Desde su pequeña oficina, Carla Ramírez, jefa de la ORMI, acepta la falta de diversidad de género en el formulario. Asegura que existen planes para modificarlo. Ella, una de las empleadas más antiguas de esa oficina, no aclara cuándo se hará esto ni qué categorías de género incluirá.

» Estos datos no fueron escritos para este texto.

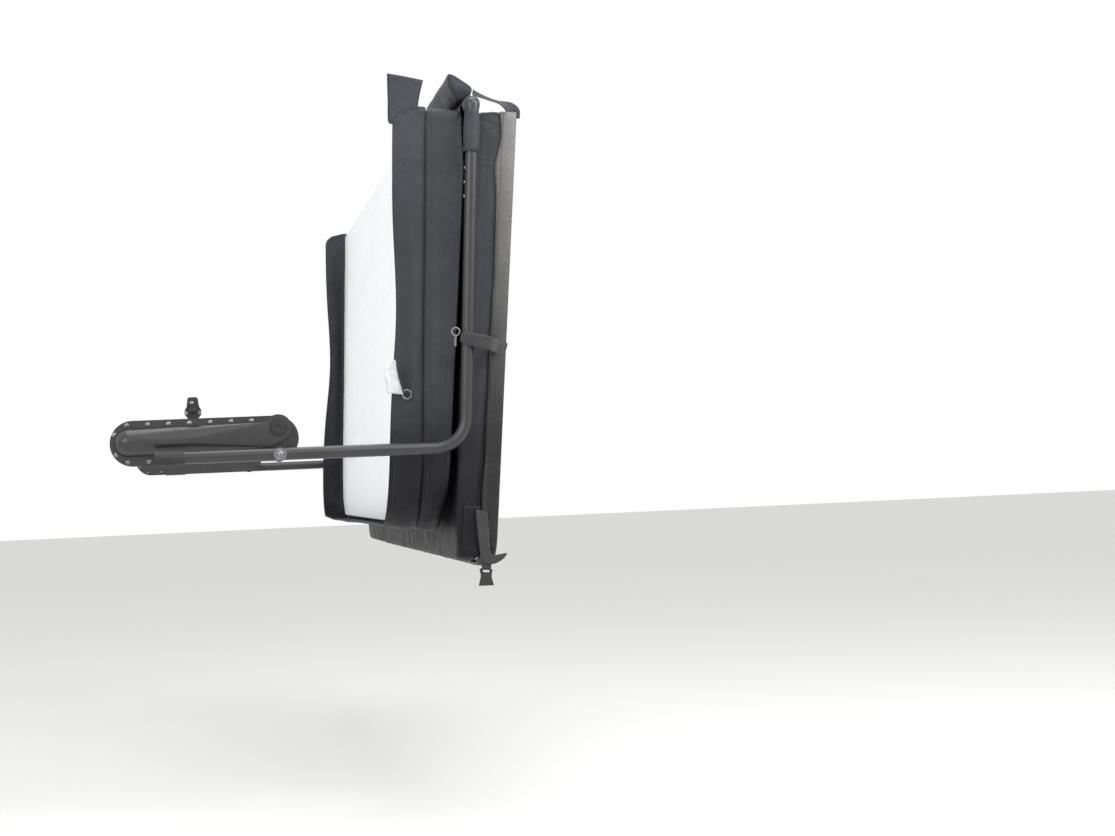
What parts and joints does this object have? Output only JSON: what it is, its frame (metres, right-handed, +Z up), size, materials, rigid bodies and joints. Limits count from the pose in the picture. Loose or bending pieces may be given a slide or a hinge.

Además, Guatemala no ha creado un protocolo para atender a la población migrante LGTBIQ+. Esto ha ocasionado que la oficina de migración rechace muchas peticiones de refugio, principalmente porque las personas han tenido miedo, al momento del proceso de petición, de revelar su identidad de género o su orientación sexual.
Rubio cobrizo
El 25 de noviembre, casi dos semanas después de su primera cita en Migración, Francesca consigue un permiso de trabajo en Guatemala. Este trámite no le asegura el refugio. Tiene que renovarlo cada 30 días. Recién ha cambiado el color de su cabello.
Su pelo ahora es rojo cobrizo. No es el rubio que Francesca quería. Pero es lo suficientemente claro. Espera que al lavarlo, el agua haga lo suyo y se lleve el rojo hasta dejar su cabello con un tono más amarillo.
Los trámites siguen con el apoyo de Lambda. También su vida en Guatemala. Suele salir en grupos. Visita el zoológico la Aurora y la Antigua Guatemala. Pero sus paseos solo los registra en sus fotos de perfil de Whatsapp. Contrario a lo que solía hacer en Honduras, en donde cada fiesta, celebración o visita la dejaba registrada en Facebook. Vivir dos vidas en dos países es parte de su transición.
Dice que aquí, cuando ha salido del refugio a hacer unas compras cerca, los hombres «solo la han enamorado» y no la han insultado, como lo hacían en Honduras.
—¿A qué te refieres cuando dices que los hombres solo te han enamorado?
—Que me han dicho piropos, pues. Como: «mi amor, qué lindas estas» y me tiran besos. Eso es enamorar en Honduras.
En comparación con Honduras, Francesca minimiza el acoso.
El 14 de enero de 2021, Francesca escribe en Facebook un mensaje que después borra. Sube dos fotografías de ella en Honduras, cuando se presentaba como hombre gay. El mensaje habla de cerrar ciclos o terminar etapas. Francesca aún vive en Lambda. Su tiempo en ese lugar se acaba. Se irá en febrero, dice. Las medidas de seguridad de Lambda la tienen muy desesperada. Ahora no puede salir o usar su teléfono móvil.
Lleva tres meses en Guatemala. No tiene una vivienda y tampoco un trabajo. No tiene algo específico en lo que quiera laborar. En un mensaje de texto escribe que está dispuesta a aceptar de todo. Recepcionista, mesera o de encuestadora, quizá.
«Yo le voy a decir una cosa. Yo me voy a tener que acostumbrar a vivir en dos mundos», dice la mujer que no quiere cambiar su nombre legal, pero quiere conservar el nombre que considera artístico.
Cuando habla por videollamada con su mamá, siempre lleva camisa y pantalón. En esos momentos, Francesca deja de existir y regresa el hombre gay que dejó en Honduras. Oculta su nuevo atuendo, pero no puede tapar su pelo que cambia de color, que crece. Con su mamá se ha mostrado pelinegro, pelirroja y rubia.
Francesca cuenta con un permiso de estancia y trabajo en Guatemala. Eso no le garantiza que conseguirá empleo. Es probable que deberá que enfrentar a la discriminación y la violencia. Pero, al menos en Guatemala, su familia no la obligará a ocultar su identidad de género.
En una llamada a mitad de noviembre, le hace un anuncio a su mamá, un aviso de que no solo le verá nuevos tintes de cabello: «Que no le extrañe si algún día me ve vestida de mujer».